Les incitatifs encore nécessaires ?
Malgré la popularité sans cesse grandissante des électriques, un fait demeure : le prix exigé pour ces véhicules propres est encore plus cher que celui d’un véhicule à essence de qualité similaire. Bref, au moment d’écrire ces lignes, en 2020, les programmes de rabais gouvernementaux sont plus que jamais nécessaires pour accélérer l’acceptation des VÉ (pour véhicules électriques) auprès du public, surtout en considérant les objectifs assez ambitieux de nos instances gouvernementales.

D’ailleurs, de l’autre côté de la clôture, les constructeurs promettent aussi un changement radical de leur alignement au fil des cinq à dix prochaines années. Les annonces ne sont pas rares sur l’arrivée prochaine d’une panoplie de nouveaux modèles électriques.

On n’a qu’à penser au groupe Volkswagen qui a fait de la voiture électrique sont nouveau fer de lance; sa gamme de produits électriques ID prend tranquillement forme, après des années de promesses. BMW, Mercedes-Benz, Audi, Ford – tous one élaboré leur propre stratégie ambitieuse. General Motors vient d’ailleurs de ramener le nom Hummer au sein de la gamme GMC, le premier modèle (d’une gamme complète de VÉ) basé sur une plateforme dédiée à l’énergie alternative.

| Photo : GMC

L’écart rétréci, mais…
Pour illustrer l’importance des programmes de rabais gouvernementaux tels le programme iVZE du fédéral, prenons le temps d’examiner le cas d’un modèle populaire, car c’est ce type de véhicule qui va changer la donne au final. Les véhicules électriques classés au sein d’une catégorie plus élitiste s’adressent à un public plus en moyens (qui n’ont pas vraiment besoin d’un rabais à l’achat), ce qui n’est pas le cas des acheteurs de Honda Civic ou de Toyota Corolla, deux véhicules très populaires auprès des membres de la classe moyenne.

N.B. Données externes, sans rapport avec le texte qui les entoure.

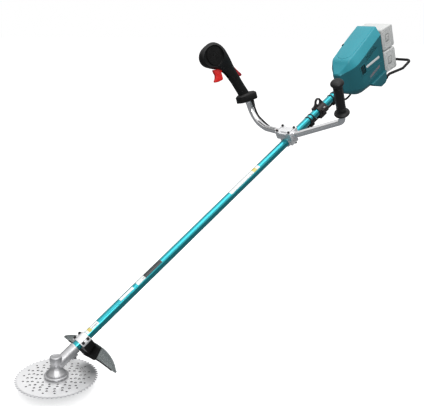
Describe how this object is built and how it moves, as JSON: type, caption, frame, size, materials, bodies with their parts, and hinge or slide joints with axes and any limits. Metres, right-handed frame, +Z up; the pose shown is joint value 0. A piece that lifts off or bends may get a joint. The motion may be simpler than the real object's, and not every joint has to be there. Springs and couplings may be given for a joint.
{
  "type": "brush cutter",
  "caption": "Battery brush cutter: saw blade on an angled gear head, straight pipe, U handlebar with trigger handle, harness eye, rear motor with sliding battery packs.",
  "frame": {"origin": "centre of the harness eye hole", "axes": "+X to the operator's left, -Y ahead towards the blade, +Z up along the blade axis; the pipe rises 31 degrees towards +Y"},
  "size_m": [0.5444, 1.6475, 0.9909],
  "materials": {
    "pipe_teal": "glossy metallic enamel",
    "cast_alloy": "satin die casting",
    "clamp_alloy": "bright satin",
    "blade_steel": "ground and lightly polished",
    "machined_steel": "turned",
    "bolt_black": "black oxide",
    "screw_zinc": "zinc plated",
    "black_plastic": "fine moulded grain",
    "hanger_black": "moulded, slightly worn",
    "panel_black": "smooth",
    "smoke_shield": "smoky translucent",
    "bar_chrome": "bright plated tube",
    "grip_rubber": "soft matt",
    "cable_black": "smooth sheath",
    "trigger_red": "moulded red",
    "lever_red": "moulded dark red",
    "hood_teal": "satin moulded shell",
    "housing_teal": "satin moulded shell",
    "rod_black": "powder coat",
    "battery_grey": "pale grey moulding",
    "latch_grey": "pale grey moulding",
    "stator_copper": "wound laminations",
    "board_green": "potted controller",
    "contact_brass": "plated"
  },
  "bodies": {
    "machine": {"gear_case": "cast_alloy", "gear_case_lock_screw": "bolt_black", "spindle_bearings": "machined_steel", "pinion_bearing": "machined_steel", "dust_cover": "machined_steel", "guard_shield": "smoke_shield", "guard_bracket": "black_plastic", "guard_clamp": "clamp_alloy", "guard_bolts": "bolt_black", "main_pipe": "pipe_teal", "shaft_bushes": "grip_rubber", "bar_clamp_saddle": "clamp_alloy", "bar_clamp_lower": "clamp_alloy", "bar_clamp_cap": "clamp_alloy", "bar_clamp_bolts": "bolt_black", "control_cable": "cable_black", "cable_clips": "black_plastic", "harness_hanger": "hanger_black", "hanger_lower_half": "hanger_black", "hanger_screws": "screw_zinc", "top_hood": "hood_teal", "left_housing": "housing_teal", "right_housing": "housing_teal", "rod_bushes": "grip_rubber", "intake_grilles": "black_plastic", "battery_guard_rod": "rod_black", "pipe_socket": "cast_alloy", "motor_bearings": "machined_steel", "motor_stator": "stator_copper", "motor_rear_bracket": "cast_alloy", "motor_controller": "board_green", "battery_mount": "black_plastic", "battery_terminals": "contact_brass", "housing_screws": "screw_zinc"},
    "cutter": {"spindle": "machined_steel", "driven_bevel_gear": "machined_steel", "blade_receiver_flange": "machined_steel", "saw_blade": "blade_steel", "clamp_washer": "machined_steel", "blade_nut": "machined_steel"},
    "drive_line": {"drive_shaft": "machined_steel", "bevel_pinion": "machined_steel", "motor_rotor": "machined_steel", "cooling_fan": "black_plastic"},
    "handlebar": {"handlebar": "bar_chrome", "left_grip": "grip_rubber", "handle_collar": "black_plastic", "control_panel": "panel_black", "handle_shell_inner": "black_plastic", "handle_shell_outer": "black_plastic", "handle_pins": "machined_steel", "trigger_switch": "black_plastic", "cable_boot": "grip_rubber"},
    "trigger": {"trigger": "trigger_red"},
    "lock_off_lever": {"lock_off_lever": "lever_red"},
    "power_button": {"power_button": "black_plastic"},
    "battery_upper": {"battery_upper": "battery_grey"},
    "battery_lower": {"battery_lower": "battery_grey"},
    "upper_latch": {"battery_upper_latch_button": "latch_grey"},
    "lower_latch": {"battery_lower_latch_button": "latch_grey"}
  },
  "joints": [
    {"name": "blade_spin", "type": "hinge", "parent": "machine", "child": "cutter", "pos_m": [0, -1.06081, -0.67123], "axis": [0, 0, 1], "continuous": true},
    {"name": "drive_spin", "type": "hinge", "parent": "machine", "child": "drive_line", "pos_m": [0, -1.06081, -0.67123], "axis": [0, 0.8572, 0.515], "continuous": true},
    {"name": "handlebar_tilt", "type": "hinge", "parent": "machine", "child": "handlebar", "pos_m": [0, -0.15412, -0.09494], "axis": [1, 0, 0], "range_deg": [-15, 15], "deforming": ["control_cable"]},
    {"name": "trigger_squeeze", "type": "hinge", "parent": "handlebar", "child": "trigger", "pos_m": [-0.24649, -0.23942, 0.11253], "axis": [0.9803, -0.1055, 0.1668], "range_deg": [0, 10], "stiffness_Nm_per_rad": 0.6, "springref_deg": -6.88},
    {"name": "lock_off_press", "type": "hinge", "parent": "handlebar", "child": "lock_off_lever", "pos_m": [-0.2425, -0.19886, 0.11477], "axis": [-0.9803, 0.1055, -0.1668], "range_deg": [0, 8], "stiffness_Nm_per_rad": 0.5, "springref_deg": -6.88},
    {"name": "power_button_press", "type": "slide", "parent": "handlebar", "child": "power_button", "axis": [-0.9803, 0.1055, -0.1668], "range_m": [0, 0.0015], "stiffness_N_per_m": 400, "springref_m": -0.0005},
    {"name": "battery_upper_slide", "type": "slide", "parent": "machine", "child": "battery_upper", "axis": [1, 0, 0], "range_m": [0, 0.1]},
    {"name": "battery_lower_slide", "type": "slide", "parent": "machine", "child": "battery_lower", "axis": [1, 0, 0], "range_m": [0, 0.1]},
    {"name": "upper_latch_press", "type": "slide", "parent": "battery_upper", "child": "upper_latch", "axis": [-1, 0, 0], "range_m": [0, 0.003], "stiffness_N_per_m": 500, "springref_m": -0.001},
    {"name": "lower_latch_press", "type": "slide", "parent": "battery_lower", "child": "lower_latch", "axis": [-1, 0, 0], "range_m": [0, 0.003], "stiffness_N_per_m": 500, "springref_m": -0.001}
  ],
  "couplings": [
    {"joint": "drive_spin", "follows": "blade_spin", "ratio": -1.3571}
  ]
}
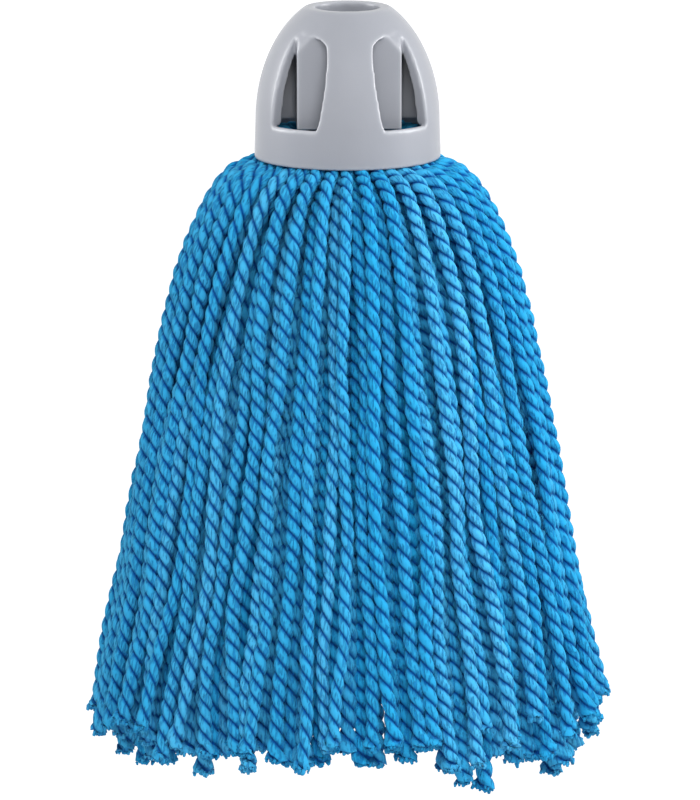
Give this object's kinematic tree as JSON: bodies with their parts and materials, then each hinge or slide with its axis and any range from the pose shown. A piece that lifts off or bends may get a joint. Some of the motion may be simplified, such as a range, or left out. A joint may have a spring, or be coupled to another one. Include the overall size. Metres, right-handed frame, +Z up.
{
  "type": "mop head",
  "caption": "Round socket mop head: a domed grey plastic socket with windows and a push-in handle bore, over a bell of thick twisted blue cotton cords.",
  "frame": {"origin": "on the socket's axis, in the plane of the rim round its mouth", "axes": "+Z up along the handle's axis, out of the mouth; -Y towards the front, midway between two windows; the cords hang towards -Z"},
  "size_m": [0.1922, 0.1918, 0.2694],
  "materials": {
    "socket_plastic": "satin moulded polypropylene",
    "plug_plastic": "satin moulded polypropylene",
    "yarn": "soft twisted cotton cord, dyed blue",
    "tape": "woven cotton tape"
  },
  "bodies": {
    "socket": {"socket": "socket_plastic", "retainer_plug": "plug_plastic", "yarn_header": "yarn", "header_tape": "tape"},
    "tuft_01": {"outer_cord_01": "yarn", "outer_cord_02": "yarn", "outer_cord_03": "yarn", "inner_cord_01": "yarn"},
    "tuft_02": {"outer_cord_04": "yarn", "outer_cord_05": "yarn", "outer_cord_06": "yarn", "inner_cord_02": "yarn"},
    "tuft_03": {"outer_cord_07": "yarn", "outer_cord_08": "yarn", "outer_cord_09": "yarn", "inner_cord_03": "yarn"},
    "tuft_04": {"outer_cord_10": "yarn", "outer_cord_11": "yarn", "outer_cord_12": "yarn", "inner_cord_04": "yarn"},
    "tuft_05": {"outer_cord_13": "yarn", "outer_cord_14": "yarn", "outer_cord_15": "yarn", "inner_cord_05": "yarn"},
    "tuft_06": {"outer_cord_16": "yarn", "outer_cord_17": "yarn", "outer_cord_18": "yarn", "inner_cord_06": "yarn"},
    "tuft_07": {"outer_cord_19": "yarn", "outer_cord_20": "yarn", "outer_cord_21": "yarn", "inner_cord_07": "yarn"},
    "tuft_08": {"outer_cord_22": "yarn", "outer_cord_23": "yarn", "outer_cord_24": "yarn", "inner_cord_08": "yarn"},
    "tuft_09": {"outer_cord_25": "yarn", "outer_cord_26": "yarn", "outer_cord_27": "yarn", "inner_cord_09": "yarn"},
    "tuft_10": {"outer_cord_28": "yarn", "outer_cord_29": "yarn", "outer_cord_30": "yarn", "inner_cord_10": "yarn"},
    "tuft_11": {"outer_cord_31": "yarn", "outer_cord_32": "yarn", "outer_cord_33": "yarn", "inner_cord_11": "yarn"},
    "tuft_12": {"outer_cord_34": "yarn", "outer_cord_35": "yarn", "outer_cord_36": "yarn", "inner_cord_12": "yarn"}
  },
  "joints": [
    {"name": "tuft_swing_01", "type": "hinge", "parent": "socket", "child": "tuft_01", "pos_m": [0, -0.0338, -0.0551], "axis": [-1, 0, 0], "range_deg": [0, 60]},
    {"name": "tuft_swing_02", "type": "hinge", "parent": "socket", "child": "tuft_02", "pos_m": [0.0169, -0.02927, -0.0551], "axis": [-0.866, -0.5, 0], "range_deg": [0, 60]},
    {"name": "tuft_swing_03", "type": "hinge", "parent": "socket", "child": "tuft_03", "pos_m": [0.02927, -0.0169, -0.0551], "axis": [-0.5, -0.866, 0], "range_deg": [0, 60]},
    {"name": "tuft_swing_04", "type": "hinge", "parent": "socket", "child": "tuft_04", "pos_m": [0.0338, 0, -0.0551], "axis": [0, -1, 0], "range_deg": [0, 60]},
    {"name": "tuft_swing_05", "type": "hinge", "parent": "socket", "child": "tuft_05", "pos_m": [0.02927, 0.0169, -0.0551], "axis": [0.5, -0.866, 0], "range_deg": [0, 60]},
    {"name": "tuft_swing_06", "type": "hinge", "parent": "socket", "child": "tuft_06", "pos_m": [0.0169, 0.02927, -0.0551], "axis": [0.866, -0.5, 0], "range_deg": [0, 60]},
    {"name": "tuft_swing_07", "type": "hinge", "parent": "socket", "child": "tuft_07", "pos_m": [0, 0.0338, -0.0551], "axis": [1, 0, 0], "range_deg": [0, 60]},
    {"name": "tuft_swing_08", "type": "hinge", "parent": "socket", "child": "tuft_08", "pos_m": [-0.0169, 0.02927, -0.0551], "axis": [0.866, 0.5, 0], "range_deg": [0, 60]},
    {"name": "tuft_swing_09", "type": "hinge", "parent": "socket", "child": "tuft_09", "pos_m": [-0.02927, 0.0169, -0.0551], "axis": [0.5, 0.866, 0], "range_deg": [0, 60]},
    {"name": "tuft_swing_10", "type": "hinge", "parent": "socket", "child": "tuft_10", "pos_m": [-0.0338, 0, -0.0551], "axis": [0, 1, 0], "range_deg": [0, 60]},
    {"name": "tuft_swing_11", "type": "hinge", "parent": "socket", "child": "tuft_11", "pos_m": [-0.02927, -0.0169, -0.0551], "axis": [-0.5, 0.866, 0], "range_deg": [0, 60]},
    {"name": "tuft_swing_12", "type": "hinge", "parent": "socket", "child": "tuft_12", "pos_m": [-0.0169, -0.02927, -0.0551], "axis": [-0.866, 0.5, 0], "range_deg": [0, 60]}
  ]
}
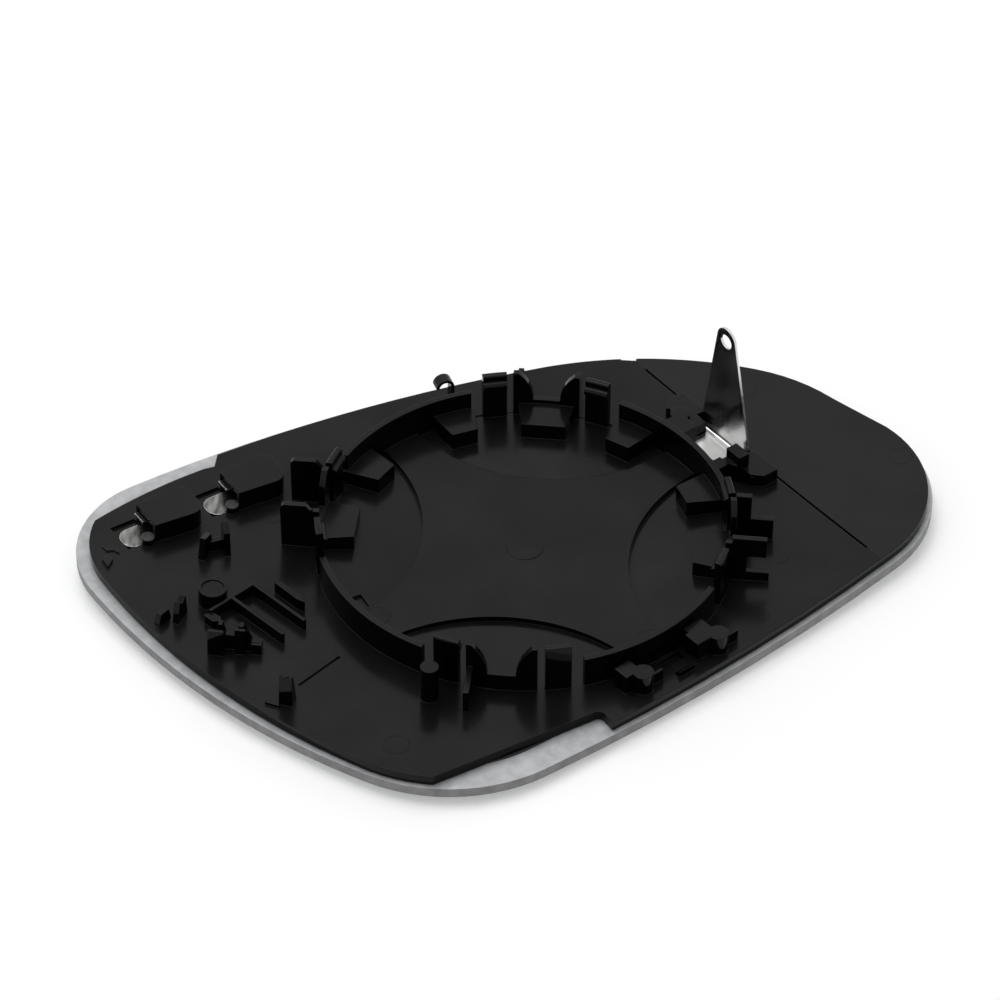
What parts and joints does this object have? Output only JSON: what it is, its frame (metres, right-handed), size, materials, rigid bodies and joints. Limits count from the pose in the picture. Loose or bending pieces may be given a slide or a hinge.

Prenons la Chevrolet Bolt par exemple, une électrique suffisamment autonome (entre les recharges) et relativement pratique au quotidien pour une petite famille. Le prix de départ d’une livrée de base LT est de 44 998 $, le prix à l’achat qui doit aussi comprendre les frais de transport de 1800 $, les frais pour le climatiseur de 100 $ et les frais de concessionnaires de 250 $, ce qui porte la facture à 47 148 $, le tout avant les deux rabais en vigueur au pays ou dans les provinces concernées (Québec ou Colombie-Britannique).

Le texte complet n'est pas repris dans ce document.